Reproduce only the lines from the one containing "for node, shape" through the one containing "obj.parent = empty", exactly as written and with both ends included.

## begin SOURCE MATERIAL

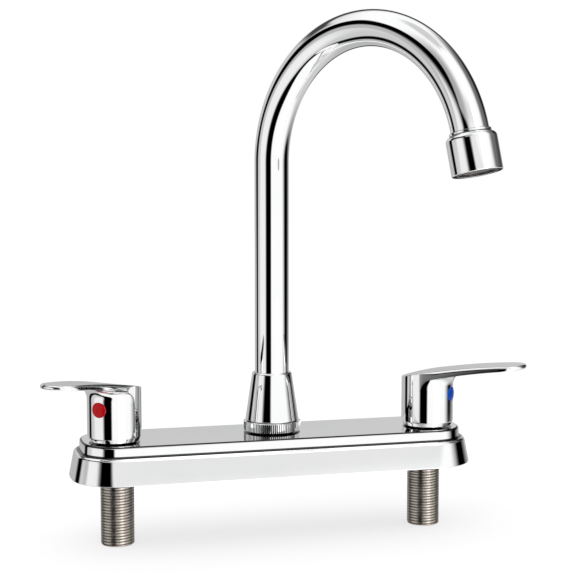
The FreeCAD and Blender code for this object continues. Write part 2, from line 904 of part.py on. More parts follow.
def aerator_screen():
    """Perforated disc across the outlet."""
    body = disc(insert_r(), screen_thickness, screen_z())
    limit = insert_r() - insert_wall - screen_hole_pitch
    rows = int(limit / screen_hole_pitch)
    holes = []
    for row in range(-rows, rows + 1):
        for column in range(-rows, rows + 1):
            centre = V(column * screen_hole_pitch, row * screen_hole_pitch, 0)
            if centre.Length <= limit:
                holes.append(disc(screen_hole_r, screen_thickness, screen_z(), centre))
    return placed_on_outlet(body.cut(Part.makeCompound(holes)))


def side_pieces(name, side, lever_azimuth):
    """All pieces of one valve column, placed on its axis."""
    inward = 0 if side < 0 else 180
    fixed = {
        "shank": shank(),
        "valve_body": valve_body(),
        "bonnet_nut": bonnet_nut(),
        "cartridge_body": cartridge_body(),
        "cartridge_seal": cartridge_seal(),
        "seat_seal": seat_seal(),
        "fixed_disc": fixed_disc(),
    }
    turning = {
        "moving_disc": moving_disc(),
        "stem": stem(),
        "stem_seal": stem_seal(),
        "handle": handle(),
        "index_plug": index_plug(),
        "set_screw": set_screw(),
    }
    pieces = {}
    for piece, shape in fixed.items():
        pieces[f"{name}_{piece}"] = moved(shape, valve_axis(side), inward)
    for piece, shape in turning.items():
        pieces[f"{name}_{piece}"] = moved(shape, valve_axis(side), lever_azimuth)
    return pieces


def all_pieces():
    pieces = {
        "deck_plate": deck_plate(),
        "base_gasket": base_gasket(),
        "hot_cross_tube": cross_tube(-1),
        "cold_cross_tube": cross_tube(1),
        "spout_post": spout_post(),
        "spout_nut": spout_nut(),
        "spout_slip_ring": slip_ring(),
        "spout_ferrule": spout_ferrule(),
        "spout_lower_seal": spout_seal(0),
        "spout_upper_seal": spout_seal(1),
        "spout_tube": spout_tube(),
        "spout_cone": spout_cone(),
        "aerator_adapter": aerator_adapter(),
        "aerator_housing": aerator_housing(),
        "aerator_washer": aerator_washer(),
        "flow_regulator": flow_regulator(),
        "aerator_insert": aerator_insert(),
        "aerator_screen": aerator_screen(),
    }
    pieces.update(side_pieces("hot", -1, hot_lever_azimuth))
    pieces.update(side_pieces("cold", 1, cold_lever_azimuth))
    return pieces


os.makedirs("parts", exist_ok=True)
for node, shape in all_pieces().items():
    shape.exportStep(f"parts/{node}.step")
    print(node, len(shape.Solids), round(shape.Volume, 1), shape.isValid())
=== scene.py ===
import json
import math

import bmesh
import bpy
from mathutils import Matrix, Vector


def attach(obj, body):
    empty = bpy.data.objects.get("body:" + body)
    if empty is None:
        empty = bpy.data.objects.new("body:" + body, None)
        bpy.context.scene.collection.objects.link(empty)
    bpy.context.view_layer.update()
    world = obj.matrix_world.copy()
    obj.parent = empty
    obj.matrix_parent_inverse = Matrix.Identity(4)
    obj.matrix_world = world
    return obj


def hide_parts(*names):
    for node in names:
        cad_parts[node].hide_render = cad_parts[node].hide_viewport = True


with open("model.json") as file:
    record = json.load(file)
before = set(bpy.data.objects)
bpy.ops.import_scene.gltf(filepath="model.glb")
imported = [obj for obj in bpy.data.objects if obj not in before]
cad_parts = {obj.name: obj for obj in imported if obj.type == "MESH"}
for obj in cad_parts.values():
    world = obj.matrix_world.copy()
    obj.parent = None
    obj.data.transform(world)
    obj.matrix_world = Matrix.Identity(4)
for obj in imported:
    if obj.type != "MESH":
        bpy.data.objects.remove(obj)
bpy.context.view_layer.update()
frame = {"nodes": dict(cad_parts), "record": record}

mm = 0.001
flatGap = 1e-7  # metres from a plane that still count as on it

# where the three columns stand on the deck, in millimetres like all sizes of the pieces
layout = {"valveX": 101.6, "valveY": -3.5, "spoutY": 2.5}

# each side: which way from the middle, where its lever points (degrees), its body and its plug's finish
sides = {
    "hot": {"way": -1, "azimuth": 227.5, "body": "hot_lever", "plug": "red_plastic"},
    "cold": {"way": 1, "azimuth": -41.0, "body": "cold_lever", "plug": "blue_plastic"},
}


def clearSelection():
    bpy.ops.object.select_all(action="DESELECT")


def makeActive(piece):
    clearSelection()
    piece.select_set(True)
    bpy.context.view_layer.objects.active = piece


def startRing(name, points):
    # a circle whose corners are put on the first ring of the shape
    clearSelection()
    bpy.ops.mesh.primitive_circle_add(vertices=len(points), radius=0.01, location=(0, 0, 0))
    piece = bpy.context.object
    piece.name = name
    piece.data.name = name
    bpy.ops.object.mode_set(mode="EDIT")
    mesh = bmesh.from_edit_mesh(piece.data)
    order = mesh.verts.layers.int.new("order")
    mesh.verts.ensure_lookup_table()
    for place, vertex in enumerate(mesh.verts):
        vertex[order] = place
        vertex.co = Vector(points[place]) * mm
        vertex.select_set(True)
    mesh.select_flush(True)
    bmesh.update_edit_mesh(piece.data)
    bpy.ops.mesh.select_all(action="SELECT")
    return piece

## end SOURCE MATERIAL

- **RESPONSE**:
for node, shape in all_pieces().items():
    shape.exportStep(f"parts/{node}.step")
    print(node, len(shape.Solids), round(shape.Volume, 1), shape.isValid())
=== scene.py ===
import json
import math

import bmesh
import bpy
from mathutils import Matrix, Vector


def attach(obj, body):
    empty = bpy.data.objects.get("body:" + body)
    if empty is None:
        empty = bpy.data.objects.new("body:" + body, None)
        bpy.context.scene.collection.objects.link(empty)
    bpy.context.view_layer.update()
    world = obj.matrix_world.copy()
    obj.parent = empty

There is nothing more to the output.